Now stage all changed files and commit.
Finally push your changes:
If you are updating an existing feature branch, you have pulled from trunk earlier, thus pushing the changes will trigger a CI build. When CircleCI detects that trunk has been merged into a branch, it will build that branch. The build will include everything that got pushed together with the merge, thus your changes will be included.
(to do: figure out how to trigger CI manually if I can't merge trunk because it hasn't changed since the last push to the feature branch...)
Using CircleCI for your own fork
You may wish to use CircleCI for your own fork, so you can test commits before you push them to the main repo. Thanks to the infrastructure already being in place, setting up CircleCI for this is easy.
- You need to be logged in to CircleCI. Since CircleCI supports Github logins, it is easiest to just open CircleCI by clicking the check mark or cross next to a commit in the main repo, then click Log In.
- Click the plus sign on the middle to add a new project.

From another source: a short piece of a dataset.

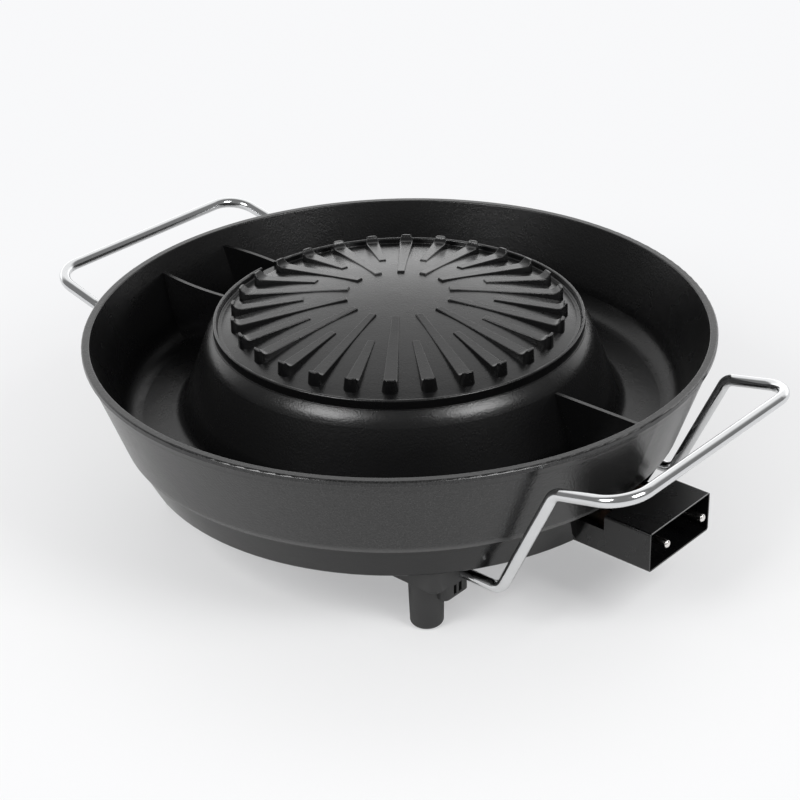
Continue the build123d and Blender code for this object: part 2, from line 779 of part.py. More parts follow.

- Choose the github account which owns the repo you want to add. Usually this is your personal account.
- You will get a list of your repos. Check "Show forks" to have your fork of Navit show up in the list.
- Click "Build project" to start a first build.
- That's it! CircleCI will build Navit once (this currently takes some 10–15 minutes). After that, every time you push to your repo, a CircleCI build will be triggered.